You are comparing a text representation of a list to an actual list, in effect comparing string to list so of course they won't be equal.  Ditch the list by writing only the string of the date in the list and then comparing it to the string of the date you just retrieved.

0 Kudos
JaredPilbeam2
MVP Regular Contributor

" Ditch the list by writing only the string of the date in the list and then comparing it to the string of the date you just retrieved."

Joshua,

I'm thinking I did just that.

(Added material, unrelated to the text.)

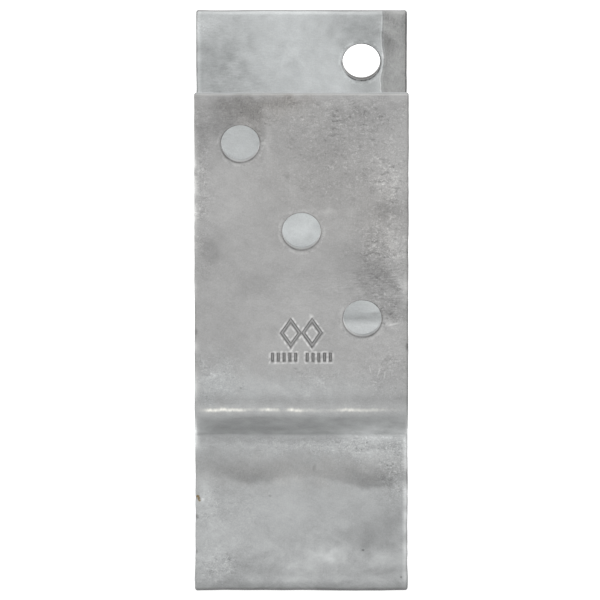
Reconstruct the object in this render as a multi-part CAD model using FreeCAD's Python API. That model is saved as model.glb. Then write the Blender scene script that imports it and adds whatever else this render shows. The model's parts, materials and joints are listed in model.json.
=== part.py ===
"""Post anchor: a galvanised steel strap folded into a U that holds the foot of a timber post.

Two upright legs stand either side of a 90 mm post and take three bolts or coach screws each, on a
diagonal. Below the legs the strap steps inward over a sloping shoulder on each side, then runs down as
two closer shanks that a rounded bottom web joins. The shanks and the web are set in concrete.

The real piece is one strip of steel. It is written here as the seven stretches between its bend lines,
which meet face to face.

Frame: millimetres, origin at the middle of the underside of the web, X across the strap's width,
Y from the front leg (-Y) to the rear leg (+Y), Z up.
"""

import math
import os

import FreeCAD
import Part
from FreeCAD import Vector

# Driving dimensions of the strip and of the folded shape
STRAP_WIDTH = 70.0
THICKNESS = 4.0
POST_GAP = 90.0  # clear distance between the two legs
TOTAL_HEIGHT = 178.5
INSET = 15.0  # how far each shank stands inside its leg
SLOPE_ANGLE = 50.0  # the shoulder's slope, in degrees from the vertical
SHOULDER_CORNER = 68.9  # height where the leg's and the slope's outer faces would meet
BEND_INNER = 4.0  # inner radius of every bend
EDGE_ROUND = 0.6  # rounding of the strip's long edges
END_ROUND = 0.5  # rounding of its two sheared ends, the tops of the legs

# Bolt holes, seen from outside each leg: one step is one hole down and one across
HOLE_DIAMETER = 13.0  # clearance for M12
HOLE_COUNT = 3
FIRST_HOLE_DOWN = 17.0  # from the leg's top end
HOLE_STEP_DOWN = 30.0
HOLE_STEP_ACROSS = 20.0

# A plain batch mark pressed into the front leg: two hollow diamonds over a row of tally strokes
MARK_DEPTH = 0.4
MARK_CENTRE_HEIGHT = 96.6
DIAMOND_HALF_WIDTH = 2.9
DIAMOND_HALF_HEIGHT = 4.3
DIAMOND_LINE = 1.1  # width of the pressed line, across it
DIAMOND_SPACING = 7.0
TALLY_HEIGHT = 88.3
TALLY_STROKE = (0.9, 3.0)  # width and height of one stroke
TALLY_PITCH = 1.9
TALLY_COUNT = 10
TALLY_LONG_GAP_AFTER = 5  # the row is two groups of this many strokes

# Worked out from the driving dimensions
BEND_OUTER = BEND_INNER + THICKNESS
LEG_OUTER_Y = POST_GAP / 2 + THICKNESS
SHANK_OUTER_Y = LEG_OUTER_Y - INSET
SLOPE = math.radians(SLOPE_ANGLE)
LEG_BOTTOM = SHOULDER_CORNER + BEND_OUTER * math.tan(SLOPE / 2)
SHOULDER_BOTTOM = SHOULDER_CORNER - INSET / math.tan(SLOPE) - BEND_INNER * math.tan(SLOPE / 2)
SHANK_BOTTOM = BEND_OUTER
X_AXIS = Vector(1, 0, 0)
Y_AXIS = Vector(0, 1, 0)
Z_AXIS = Vector(0, 0, 1)
SPARE = 1.0  # how far a cutting shape reaches beyond the faces that it cuts


def strip_section(outer_y, z):
    """The strip's cross-section at a height, as a horizontal face with its four long edges rounded.

    outer_y is the face on the strip's outer side, at the front, and the thickness runs to +Y.
    """
    half, r = STRAP_WIDTH / 2, EDGE_ROUND
    y0, y1 = outer_y, outer_y + THICKNESS
    corners = [(-half, y0), (half, y0), (half, y1), (-half, y1)]
    inward = [(1, 1), (-1, 1), (-1, -1), (1, -1)]
    edges, joints = [], []
    for number, ((x, y), (dx, dy)) in enumerate(zip(corners, inward)):
        along_x = Vector(x + dx * r, y, z)
        along_y = Vector(x, y + dy * r, z)
        bulge = r * (1 - math.sqrt(0.5))
        middle = Vector(x + dx * bulge, y + dy * bulge, z)
        first, last = (along_y, along_x) if number % 2 == 0 else (along_x, along_y)
        edges.append(Part.Arc(first, middle, last).toShape())
        joints.append((first, last))
    for number in range(4):
        start = joints[number][1]
        end = joints[(number + 1) % 4][0]
        edges.append(Part.makeLine(start, end))
    return Part.Face(Part.Wire(Part.__sortEdges__(edges)))


def straight(outer_y, bottom, top):
    """An upright flat stretch of the strip on the front side."""
    return strip_section(outer_y, bottom).extrude(Vector(0, 0, top - bottom))


def leg():
    """The front leg: a flat plate with its sheared top end rounded, its bolt holes and no mark yet."""
    plate = straight(-LEG_OUTER_Y, LEG_BOTTOM, TOTAL_HEIGHT)
    end_edges = [e for e in plate.Edges if min(v.Z for v in e.Vertexes) > TOTAL_HEIGHT - END_ROUND]
    plate = plate.makeFillet(END_ROUND, end_edges)
    for number in range(HOLE_COUNT):
        x = (number - (HOLE_COUNT - 1) / 2) * HOLE_STEP_ACROSS
        z = TOTAL_HEIGHT - FIRST_HOLE_DOWN - number * HOLE_STEP_DOWN
        start = Vector(x, -LEG_OUTER_Y - SPARE, z)
        drill = Part.makeCylinder(HOLE_DIAMETER / 2, THICKNESS + 2 * SPARE, start, Y_AXIS)
        plate = plate.cut(drill)
    return plate


def shoulder():
    """The front shoulder: a bend inward, the slope, and a bend back to upright, as one swept stretch."""
    upper_pivot = Vector(0, -LEG_OUTER_Y + BEND_OUTER, LEG_BOTTOM)
    lower_pivot = Vector(0, -SHANK_OUTER_Y - BEND_INNER, SHOULDER_BOTTOM)
    upper = strip_section(-LEG_OUTER_Y, LEG_BOTTOM).revolve(upper_pivot, X_AXIS, SLOPE_ANGLE)
    lower = strip_section(-SHANK_OUTER_Y, SHOULDER_BOTTOM).revolve(lower_pivot, X_AXIS, SLOPE_ANGLE)
    slope_length = INSET / math.sin(SLOPE) - (BEND_OUTER + BEND_INNER) * math.tan(SLOPE / 2)
    slope_section = strip_section(-LEG_OUTER_Y, LEG_BOTTOM)
    slope_section.rotate(upper_pivot, X_AXIS, SLOPE_ANGLE)
    downhill = Vector(0, math.sin(SLOPE), -math.cos(SLOPE))
    slope = slope_section.extrude(downhill * slope_length)
    return upper.fuse([slope, lower]).removeSplitter()


def shank():
    """The front shank: the flat stretch below the shoulder."""
    return straight(-SHANK_OUTER_Y, SHANK_BOTTOM, SHOULDER_BOTTOM)


def web():
    """The bottom web with the bend at each side of it."""
    pivot = Vector(0, -SHANK_OUTER_Y + BEND_OUTER, SHANK_BOTTOM)
    bend = strip_section(-SHANK_OUTER_Y, SHANK_BOTTOM).revolve(pivot, X_AXIS, 90)
    flat_section = strip_section(-SHANK_OUTER_Y, SHANK_BOTTOM)
    flat_section.rotate(pivot, X_AXIS, 90)
    flat = flat_section.extrude(Vector(0, 2 * (SHANK_OUTER_Y - BEND_OUTER), 0))
    return bend.fuse([flat, turned(bend)]).removeSplitter()


def pressed(points):
    """A pocket of the mark's depth under a closed outline of (x, z) points on the front leg."""
    corners = [Vector(x, -LEG_OUTER_Y - SPARE, z) for x, z in points]
    outline = Part.makePolygon(corners + corners[:1])
    return Part.Face(outline).extrude(Vector(0, MARK_DEPTH + SPARE, 0))


def diamond(x, half_width, half_height):
    """The four corners of an upright diamond about (x, MARK_CENTRE_HEIGHT)."""
    z = MARK_CENTRE_HEIGHT
    return [(x - half_width, z), (x, z - half_height), (x + half_width, z), (x, z + half_height)]


def mark_pockets():
    """The pockets of the batch mark, to be cut from the front leg."""
    pockets = []
    corner_angle = math.atan2(DIAMOND_HALF_HEIGHT, DIAMOND_HALF_WIDTH)
    narrower = DIAMOND_LINE / math.sin(corner_angle)
    shorter = DIAMOND_LINE / math.cos(corner_angle)
    for side in (-1, 1):
        x = side * DIAMOND_SPACING / 2
        outer = pressed(diamond(x, DIAMOND_HALF_WIDTH, DIAMOND_HALF_HEIGHT))
        island = pressed(diamond(x, DIAMOND_HALF_WIDTH - narrower, DIAMOND_HALF_HEIGHT - shorter))
        pockets.append(outer.cut(island))
    wide, tall = TALLY_STROKE
    row_length = TALLY_COUNT * TALLY_PITCH  # first stroke's middle to last stroke's, with the wide gap
    for number in range(TALLY_COUNT):
        extra = TALLY_PITCH if number >= TALLY_LONG_GAP_AFTER else 0
        x = number * TALLY_PITCH + extra - row_length / 2
        z = TALLY_HEIGHT
        box = [(x - wide / 2, z - tall / 2), (x + wide / 2, z - tall / 2)]
        box += [(x + wide / 2, z + tall / 2), (x - wide / 2, z + tall / 2)]
        pockets.append(pressed(box))
    return pockets


def turned(shape):
    """The same stretch on the other side: half a turn about the vertical axis."""
    other = shape.copy()
    other.rotate(Vector(0, 0, 0), Z_AXIS, 180)
    return other


def one_solid(shape):
    """The only solid in a shape, checked for validity."""
    assert len(shape.Solids) == 1, "a stretch of the strip must be one solid"
    solid = shape.Solids[0]
    assert solid.isValid(), "a stretch of the strip isn't a valid solid"
    return solid


def build():
    """Every stretch of the strip by name."""
    plain_leg = leg()
    return {
        "front_leg": plain_leg.cut(mark_pockets()),
        "rear_leg": turned(plain_leg),
        "front_shoulder": shoulder(),
        "rear_shoulder": turned(shoulder()),
        "front_shank": shank(),
        "rear_shank": turned(shank()),
        "base_web": web(),
    }


def main():
    os.makedirs("parts", exist_ok=True)
    total = 0.0
    for name, shape in build().items():
        solid = one_solid(shape)
        solid.exportStep(f"parts/{name}.step")
        box = solid.optimalBoundingBox(False)
        total += solid.Volume
        print(
            f"{name:15s} {solid.Volume:10.1f} mm3  x {box.XMin:.2f}..{box.XMax:.2f}"
            f"  y {box.YMin:.2f}..{box.YMax:.2f}  z {box.ZMin:.2f}..{box.ZMax:.2f}"
        )
    print(f"total {total:.1f} mm3")


main()
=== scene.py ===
# %% [markdown]
# # A post anchor folded from one strip of galvanised steel
#
# A post anchor holds the foot of a timber post. Its two legs stand either side of the post and take
# bolts on a diagonal, and the narrower stem below them is set in concrete. The real thing is one strip
# of 4 mm steel, punched flat, folded, and then dipped in molten zinc.
#
# The lesson follows the same order: rule the strip flat, punch its holes, press its mark, fold it, and
# give it its coat of zinc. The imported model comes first, because every size is read from it.

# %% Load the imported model
import json
import math

import bmesh
import bpy
import numpy as np
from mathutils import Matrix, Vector


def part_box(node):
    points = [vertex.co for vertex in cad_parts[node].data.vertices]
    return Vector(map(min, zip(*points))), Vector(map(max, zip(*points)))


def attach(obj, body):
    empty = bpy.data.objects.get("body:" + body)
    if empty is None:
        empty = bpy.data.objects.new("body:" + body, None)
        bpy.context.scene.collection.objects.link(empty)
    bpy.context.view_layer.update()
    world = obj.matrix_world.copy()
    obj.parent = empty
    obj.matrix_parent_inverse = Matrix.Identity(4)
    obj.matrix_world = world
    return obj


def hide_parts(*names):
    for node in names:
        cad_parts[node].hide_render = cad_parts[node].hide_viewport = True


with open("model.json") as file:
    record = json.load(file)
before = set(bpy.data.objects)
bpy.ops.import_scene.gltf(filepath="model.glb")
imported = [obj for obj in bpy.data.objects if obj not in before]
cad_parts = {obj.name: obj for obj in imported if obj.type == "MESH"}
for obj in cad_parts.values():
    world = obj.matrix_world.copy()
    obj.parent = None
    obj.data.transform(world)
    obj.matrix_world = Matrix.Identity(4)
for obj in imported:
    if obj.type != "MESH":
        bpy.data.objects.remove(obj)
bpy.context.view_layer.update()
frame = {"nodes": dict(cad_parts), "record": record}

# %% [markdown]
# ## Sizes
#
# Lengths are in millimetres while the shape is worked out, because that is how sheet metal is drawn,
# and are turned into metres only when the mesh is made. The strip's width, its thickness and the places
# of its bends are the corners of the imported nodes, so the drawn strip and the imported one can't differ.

MM = 0.001


def node_box(name):
    """A node's lowest and highest corners, in millimetres."""
    low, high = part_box(name)
    return np.array(low) / MM, np.array(high) / MM


leg_low, leg_high = node_box("front_leg")
shank_low, shank_high = node_box("front_shank")

WIDTH = leg_high[0] - leg_low[0]
THICK = leg_high[1] - leg_low[1]
TOP = leg_high[2]
LEG_FOOT = leg_low[2]
SHANK_TOP = shank_high[2]
BEND_OUTER = shank_low[2]
BEND_INNER = BEND_OUTER - THICK
LEG_FACE = leg_low[1]
SHANK_FACE = shank_low[1]
INSET = SHANK_FACE - LEG_FACE
HALF_WIDTH = WIDTH / 2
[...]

But, it sent the email even though they appear to be both strings now?

#Find string in webpage
last_update_fra = soup.findAll(string=re.compile("Last Updated"))
#use ''.join to change list object to string
last_update_fra_string = ''.join(last_update_fra)
print(last_update_fra_string)

#write to text file
txt = open(r"C:\Users\jpilbeam\LastUpdate.txt", "w")
txt.write(last_update_fra_string)
txt.close()

txt = open(r"C:\Users\jpilbeam\LastUpdate.txt", "r")
print(txt.read())

if last_update_fra_string == txt:
    print("no change")
else:
    print("send email")‍‍‍‍‍‍‍‍‍‍‍‍‍‍‍‍‍‍‍‍‍‍‍‍‍‍‍‍‍‍‍‍‍‍‍‍‍‍‍‍‍‍‍‍‍‍‍‍‍‍‍‍‍‍‍‍‍‍‍‍‍‍‍‍‍‍‍‍‍‍‍‍‍‍‍‍‍‍‍‍‍‍‍‍‍‍‍
>>> 
Last Updated 4/6/2020, 4:45 p.m.
Last Updated 4/6/2020, 4:45 p.m.
send email
>>>‍‍‍‍‍‍‍‍‍‍‍‍‍‍‍
0 Kudos
JoshuaBixby
MVP Esteemed Contributor

In your code, you are comparing a string to a file object, which will never return as equal.  Read the text file into a variable and then compare it.